Suburra: il giorno prima


Netflix ci propone una nuova serie televisiva “made in Italy” prequel del celebre film SUBURRA (regia di Sollima)  i cui dieci episodi sono diretti da Michele Placido, Andrea Molaioli e Giuseppe Capotondi.

Dal romanzo di Giancarlo De Cataldo e Carlo Bonini prende vita questo filone narrativo che vede come protagonista La Capitale e i suoi altezzosi vizi capitali come recita la colonna sonora scritta e interpretata da Piotta.

A mio parere un po’ troppo delicato il racconto di questa Roma paradossalmente sempre pulita e senza traffico e dai dialoghi semplicistici, ma forse è proprio questo il bello dell’espediente narrativo utilizzato: la facilità di coinvolgere tutti i fruitori del telefilm.
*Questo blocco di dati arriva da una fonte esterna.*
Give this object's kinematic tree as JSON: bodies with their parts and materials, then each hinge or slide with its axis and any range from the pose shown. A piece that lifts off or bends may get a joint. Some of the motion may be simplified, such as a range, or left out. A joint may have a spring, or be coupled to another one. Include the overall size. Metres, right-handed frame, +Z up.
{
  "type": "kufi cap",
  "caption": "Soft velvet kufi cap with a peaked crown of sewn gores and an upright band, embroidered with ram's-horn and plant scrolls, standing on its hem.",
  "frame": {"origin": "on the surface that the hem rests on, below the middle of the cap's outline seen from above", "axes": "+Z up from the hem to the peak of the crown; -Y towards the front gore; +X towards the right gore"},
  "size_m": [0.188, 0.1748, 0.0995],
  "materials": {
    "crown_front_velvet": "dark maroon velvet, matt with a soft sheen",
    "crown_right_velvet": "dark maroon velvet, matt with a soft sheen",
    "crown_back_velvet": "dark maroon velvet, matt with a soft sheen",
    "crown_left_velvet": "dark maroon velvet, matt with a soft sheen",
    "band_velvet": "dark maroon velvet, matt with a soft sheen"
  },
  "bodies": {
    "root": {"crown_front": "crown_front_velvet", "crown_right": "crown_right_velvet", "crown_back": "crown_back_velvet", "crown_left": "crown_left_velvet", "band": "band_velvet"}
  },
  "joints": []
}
La malavita organizzata si evolve e si incrocia con gli interessi del Campidoglio e del Vaticano  e si scontra con le vite di tre giovani ragazzi “destinati”: Aureliano Adami, Alberto Anacleti detto Spadino e Gabriele “Lele” Marchilli.

Francesco Acquaroli nella serie interpreta il criminale incallito per antonomasia, l’amministratore di tutte le dinamiche occulte di Roma, la bilancia fra tutte le famiglie mafiose italiane, Samurai, personaggio ispirato a Massimo Carminati, “il nero” della Banda della Magliana, oggi in carcere, ma non riesce a soddisfare le aspettative nate dopo aver visto l’interpretazione di Claudio Amendola nel film.
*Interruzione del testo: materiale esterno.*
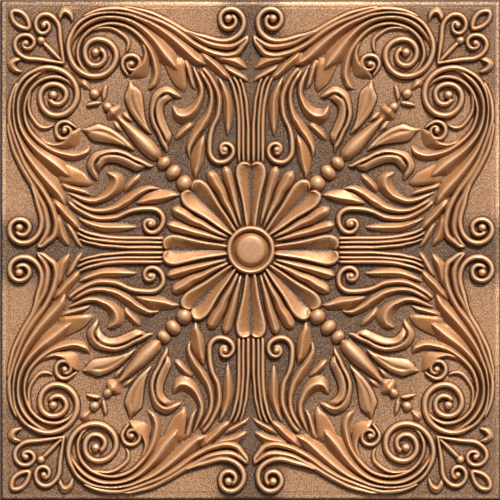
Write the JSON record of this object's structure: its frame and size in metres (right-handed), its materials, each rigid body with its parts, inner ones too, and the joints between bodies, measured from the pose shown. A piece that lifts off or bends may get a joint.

Il ruolo delle donne e l’omosessualità non accettata di Spadino talvolta sembrano un riempitivo nello sviluppo della storia. Difatti, al di là dell’impeccabile Claudia Gerini nelle vesti di Sara Monaschi, le altre donne, compreso il personaggio di Livia, sono mero colore, contorno di una storia in cui la loro presenza o la loro assenza nulla avrebbe variato.

Un finale sospeso alla decima puntata che lascia intendere la possibilità di una seconda stagione.